---------- Material provided ----------
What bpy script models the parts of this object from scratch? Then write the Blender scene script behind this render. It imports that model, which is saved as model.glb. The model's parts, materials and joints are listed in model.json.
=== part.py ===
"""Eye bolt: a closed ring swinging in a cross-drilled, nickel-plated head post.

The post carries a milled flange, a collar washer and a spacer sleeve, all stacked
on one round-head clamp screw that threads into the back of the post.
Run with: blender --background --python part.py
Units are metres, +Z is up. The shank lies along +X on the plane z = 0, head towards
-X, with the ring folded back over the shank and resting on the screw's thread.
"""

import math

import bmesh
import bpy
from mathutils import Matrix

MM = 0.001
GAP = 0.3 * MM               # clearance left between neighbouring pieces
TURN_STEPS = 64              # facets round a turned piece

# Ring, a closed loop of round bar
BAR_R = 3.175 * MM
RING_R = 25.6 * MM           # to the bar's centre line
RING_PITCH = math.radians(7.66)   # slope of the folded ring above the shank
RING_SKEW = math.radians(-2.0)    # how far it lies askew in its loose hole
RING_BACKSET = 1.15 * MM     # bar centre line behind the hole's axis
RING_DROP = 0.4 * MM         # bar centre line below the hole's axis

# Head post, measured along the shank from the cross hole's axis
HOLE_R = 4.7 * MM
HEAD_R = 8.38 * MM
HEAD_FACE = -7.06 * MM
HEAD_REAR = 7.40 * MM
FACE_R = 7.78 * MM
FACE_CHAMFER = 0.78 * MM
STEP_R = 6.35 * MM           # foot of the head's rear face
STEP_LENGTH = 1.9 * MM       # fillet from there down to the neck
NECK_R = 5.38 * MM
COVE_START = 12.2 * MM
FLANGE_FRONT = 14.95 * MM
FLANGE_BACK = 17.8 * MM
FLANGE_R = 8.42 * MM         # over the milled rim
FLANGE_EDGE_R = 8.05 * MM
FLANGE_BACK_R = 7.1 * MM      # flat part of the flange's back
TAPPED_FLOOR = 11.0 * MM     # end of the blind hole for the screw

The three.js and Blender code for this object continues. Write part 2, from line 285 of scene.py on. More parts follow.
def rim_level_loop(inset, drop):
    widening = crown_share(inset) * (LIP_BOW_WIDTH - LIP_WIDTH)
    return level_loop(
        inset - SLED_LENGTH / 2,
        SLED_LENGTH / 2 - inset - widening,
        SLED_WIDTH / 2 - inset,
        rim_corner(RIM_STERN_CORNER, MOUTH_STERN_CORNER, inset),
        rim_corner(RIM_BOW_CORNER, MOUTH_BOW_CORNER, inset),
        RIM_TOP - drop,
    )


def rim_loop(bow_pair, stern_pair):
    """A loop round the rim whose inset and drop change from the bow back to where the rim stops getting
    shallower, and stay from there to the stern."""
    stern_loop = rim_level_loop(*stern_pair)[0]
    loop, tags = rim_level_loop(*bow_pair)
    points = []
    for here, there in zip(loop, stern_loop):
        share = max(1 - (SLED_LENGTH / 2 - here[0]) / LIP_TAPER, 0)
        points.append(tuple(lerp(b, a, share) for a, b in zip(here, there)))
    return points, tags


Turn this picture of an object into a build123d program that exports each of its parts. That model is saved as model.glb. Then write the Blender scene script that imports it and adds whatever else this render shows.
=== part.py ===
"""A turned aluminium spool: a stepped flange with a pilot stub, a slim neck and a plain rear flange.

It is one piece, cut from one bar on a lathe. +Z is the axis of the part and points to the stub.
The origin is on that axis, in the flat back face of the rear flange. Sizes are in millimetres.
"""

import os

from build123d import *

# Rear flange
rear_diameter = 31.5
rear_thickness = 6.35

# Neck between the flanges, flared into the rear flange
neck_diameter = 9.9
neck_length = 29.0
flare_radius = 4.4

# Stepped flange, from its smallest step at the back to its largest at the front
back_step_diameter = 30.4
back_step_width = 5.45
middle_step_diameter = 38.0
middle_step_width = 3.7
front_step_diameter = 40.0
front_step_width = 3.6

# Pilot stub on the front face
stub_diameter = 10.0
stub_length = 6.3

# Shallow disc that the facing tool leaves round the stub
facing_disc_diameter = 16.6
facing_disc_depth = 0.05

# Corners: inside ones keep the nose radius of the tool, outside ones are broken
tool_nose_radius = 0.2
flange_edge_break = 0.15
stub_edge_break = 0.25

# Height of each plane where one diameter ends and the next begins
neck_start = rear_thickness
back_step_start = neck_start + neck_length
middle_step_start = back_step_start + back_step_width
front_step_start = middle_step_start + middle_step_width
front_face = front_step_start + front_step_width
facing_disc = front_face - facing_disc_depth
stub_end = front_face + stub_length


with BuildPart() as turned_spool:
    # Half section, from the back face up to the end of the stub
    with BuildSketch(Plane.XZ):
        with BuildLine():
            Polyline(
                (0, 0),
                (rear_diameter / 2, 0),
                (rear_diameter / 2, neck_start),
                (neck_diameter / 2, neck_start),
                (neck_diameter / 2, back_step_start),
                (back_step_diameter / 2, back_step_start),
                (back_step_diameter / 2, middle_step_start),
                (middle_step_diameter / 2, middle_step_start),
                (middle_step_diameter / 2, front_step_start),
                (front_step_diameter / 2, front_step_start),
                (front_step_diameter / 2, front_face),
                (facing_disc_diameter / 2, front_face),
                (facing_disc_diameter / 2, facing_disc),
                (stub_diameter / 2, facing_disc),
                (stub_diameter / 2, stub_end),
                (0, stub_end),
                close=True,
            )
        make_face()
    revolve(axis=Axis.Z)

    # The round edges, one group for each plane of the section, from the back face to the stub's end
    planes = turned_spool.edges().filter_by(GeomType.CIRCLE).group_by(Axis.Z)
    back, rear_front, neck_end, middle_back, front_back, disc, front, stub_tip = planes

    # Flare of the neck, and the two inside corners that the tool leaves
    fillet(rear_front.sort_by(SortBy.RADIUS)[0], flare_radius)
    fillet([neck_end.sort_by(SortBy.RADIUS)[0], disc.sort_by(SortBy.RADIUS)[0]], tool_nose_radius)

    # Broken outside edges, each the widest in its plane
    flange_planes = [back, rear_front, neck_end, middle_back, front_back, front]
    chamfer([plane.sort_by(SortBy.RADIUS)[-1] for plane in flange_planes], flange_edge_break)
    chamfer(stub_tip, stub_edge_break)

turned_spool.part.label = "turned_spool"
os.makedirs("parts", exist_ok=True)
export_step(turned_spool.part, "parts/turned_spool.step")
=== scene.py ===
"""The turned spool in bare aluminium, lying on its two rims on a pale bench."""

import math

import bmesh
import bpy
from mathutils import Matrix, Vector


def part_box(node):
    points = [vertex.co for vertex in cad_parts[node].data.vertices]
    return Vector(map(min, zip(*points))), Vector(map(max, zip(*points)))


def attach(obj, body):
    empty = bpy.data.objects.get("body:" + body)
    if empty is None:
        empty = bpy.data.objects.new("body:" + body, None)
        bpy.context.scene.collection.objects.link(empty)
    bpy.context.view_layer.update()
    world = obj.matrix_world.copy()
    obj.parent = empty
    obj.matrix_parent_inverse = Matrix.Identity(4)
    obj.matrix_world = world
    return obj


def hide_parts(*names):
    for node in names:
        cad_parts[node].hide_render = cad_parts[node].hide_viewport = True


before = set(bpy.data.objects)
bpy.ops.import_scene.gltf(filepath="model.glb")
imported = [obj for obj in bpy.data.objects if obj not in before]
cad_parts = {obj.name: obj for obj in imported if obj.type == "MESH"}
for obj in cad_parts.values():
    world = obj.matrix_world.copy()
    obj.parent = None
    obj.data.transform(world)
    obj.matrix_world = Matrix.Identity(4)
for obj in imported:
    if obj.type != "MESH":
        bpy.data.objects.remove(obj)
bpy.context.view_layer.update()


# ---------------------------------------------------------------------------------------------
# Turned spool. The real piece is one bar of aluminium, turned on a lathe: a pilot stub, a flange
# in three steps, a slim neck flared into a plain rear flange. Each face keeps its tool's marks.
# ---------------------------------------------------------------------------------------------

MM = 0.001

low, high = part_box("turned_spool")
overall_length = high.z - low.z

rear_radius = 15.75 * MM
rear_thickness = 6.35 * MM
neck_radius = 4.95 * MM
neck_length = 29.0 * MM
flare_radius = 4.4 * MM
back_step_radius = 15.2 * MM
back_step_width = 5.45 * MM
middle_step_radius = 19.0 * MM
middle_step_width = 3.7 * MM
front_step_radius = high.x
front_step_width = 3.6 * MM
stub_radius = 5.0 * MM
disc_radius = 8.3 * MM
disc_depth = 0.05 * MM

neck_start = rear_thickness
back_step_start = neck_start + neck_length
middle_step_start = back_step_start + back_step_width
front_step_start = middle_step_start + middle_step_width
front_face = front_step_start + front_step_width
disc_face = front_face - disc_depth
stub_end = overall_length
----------
Objective:
Copy out exactly the lines running from the one with "# Flare of the" to the one with "cad_parts[node].hide_render = cad_parts[node].hide_viewport", including both ends, and nothing more.

Finished answer:
    # Flare of the neck, and the two inside corners that the tool leaves
    fillet(rear_front.sort_by(SortBy.RADIUS)[0], flare_radius)
    fillet([neck_end.sort_by(SortBy.RADIUS)[0], disc.sort_by(SortBy.RADIUS)[0]], tool_nose_radius)

    # Broken outside edges, each the widest in its plane
    flange_planes = [back, rear_front, neck_end, middle_back, front_back, front]
    chamfer([plane.sort_by(SortBy.RADIUS)[-1] for plane in flange_planes], flange_edge_break)
    chamfer(stub_tip, stub_edge_break)

turned_spool.part.label = "turned_spool"
os.makedirs("parts", exist_ok=True)
export_step(turned_spool.part, "parts/turned_spool.step")
=== scene.py ===
"""The turned spool in bare aluminium, lying on its two rims on a pale bench."""

import math

import bmesh
import bpy
from mathutils import Matrix, Vector


def part_box(node):
    points = [vertex.co for vertex in cad_parts[node].data.vertices]
    return Vector(map(min, zip(*points))), Vector(map(max, zip(*points)))


def attach(obj, body):
    empty = bpy.data.objects.get("body:" + body)
    if empty is None:
        empty = bpy.data.objects.new("body:" + body, None)
        bpy.context.scene.collection.objects.link(empty)
    bpy.context.view_layer.update()
    world = obj.matrix_world.copy()
    obj.parent = empty
    obj.matrix_parent_inverse = Matrix.Identity(4)
    obj.matrix_world = world
    return obj


def hide_parts(*names):
    for node in names:
        cad_parts[node].hide_render = cad_parts[node].hide_viewport = True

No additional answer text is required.